Not every cognizable injury-in-fact grants statutory standing under the Lanham Act, which does not extend to extraterritorial injuries. Coca-Cola was unable to demonstrate statutory standing for its cancellation petition, as it failed to provide evidence of damage to its goodwill in U.S. commerce. Furthermore, reliance on foreign trademark rights for standing was ineffective due to the territoriality principle, which limits the Act's scope to injuries that fall within the interests Congress sought to protect. Coca-Cola also did not prove damage to its reputation among U.S. consumers, although the potential application of the “well-known mark” exception to the territoriality rule was noted but ultimately waived by Coca-Cola. Case law indicates that the Lanham Act may apply extraterritorially if domestic parties suffer substantial effects from foreign activities; however, the reverse does not hold true. An exception for well-known marks among U.S. consumers exists, as illustrated in Grupo Gigante, but its applicability in this case remains uncertain. The Ninth Circuit has recognized a famous mark exception, allowing foreign mark holders to assert rights against domestic users if significant confusion among U.S. consumers is likely, as demonstrated by the similarity of facts in Grupo Gigante. The issue of territoriality is relevant to Coca-Cola's claims, but it did not allege lost sales in the U.S. related to its claimed reputational injury.
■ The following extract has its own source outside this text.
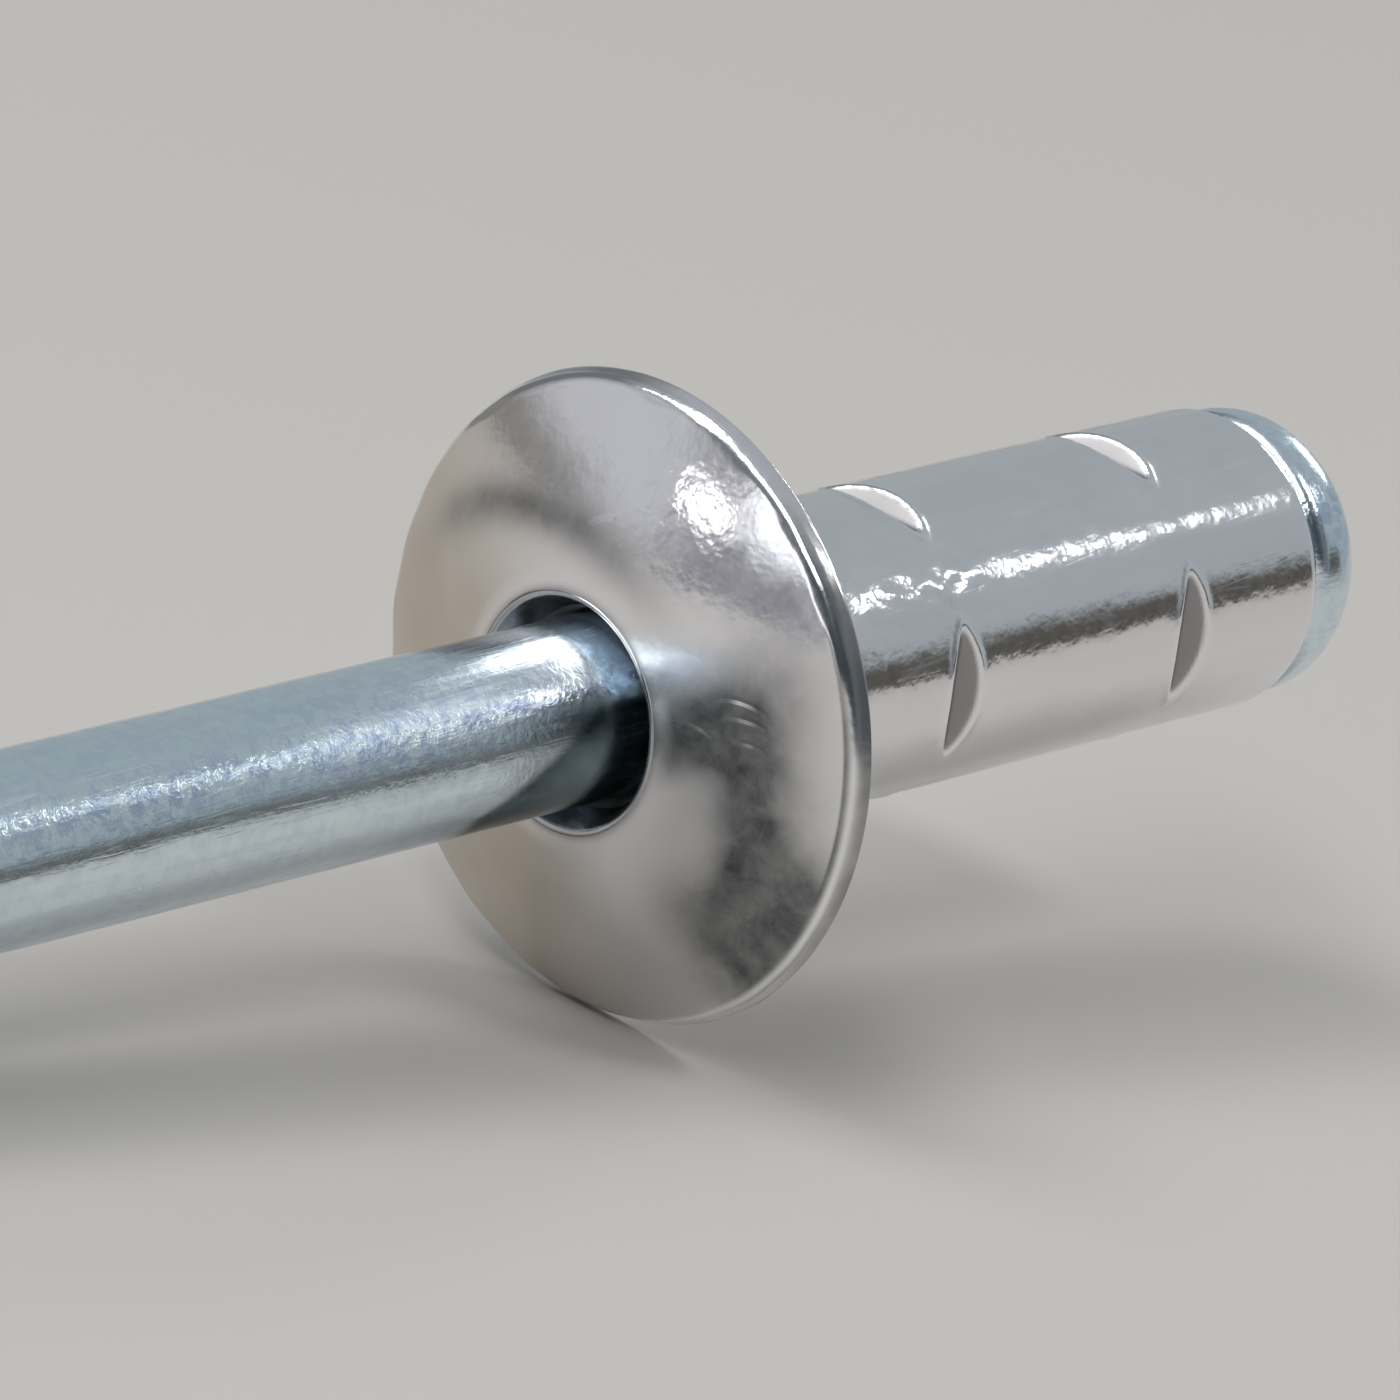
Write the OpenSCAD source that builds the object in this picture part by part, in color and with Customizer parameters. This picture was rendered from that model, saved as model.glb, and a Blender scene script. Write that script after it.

An absolute territoriality rule in trademark law is criticized for potentially increasing consumer confusion and fraud, particularly for immigrants who may be misled into thinking they are purchasing goods from familiar brands. The author concurs with the majority that the Board’s findings on U.S. consumer recognition are not supported by substantial evidence but considers this irrelevant since Coca-Cola explicitly disclaimed reliance on the well-known mark exception. Additionally, although the majority's opinion suggests Coca-Cola could have established statutory standing by demonstrating U.S. consumer awareness of its Indian brands, the author maintains that the territoriality doctrine applies and Coca-Cola waived its right to invoke the well-known mark exception.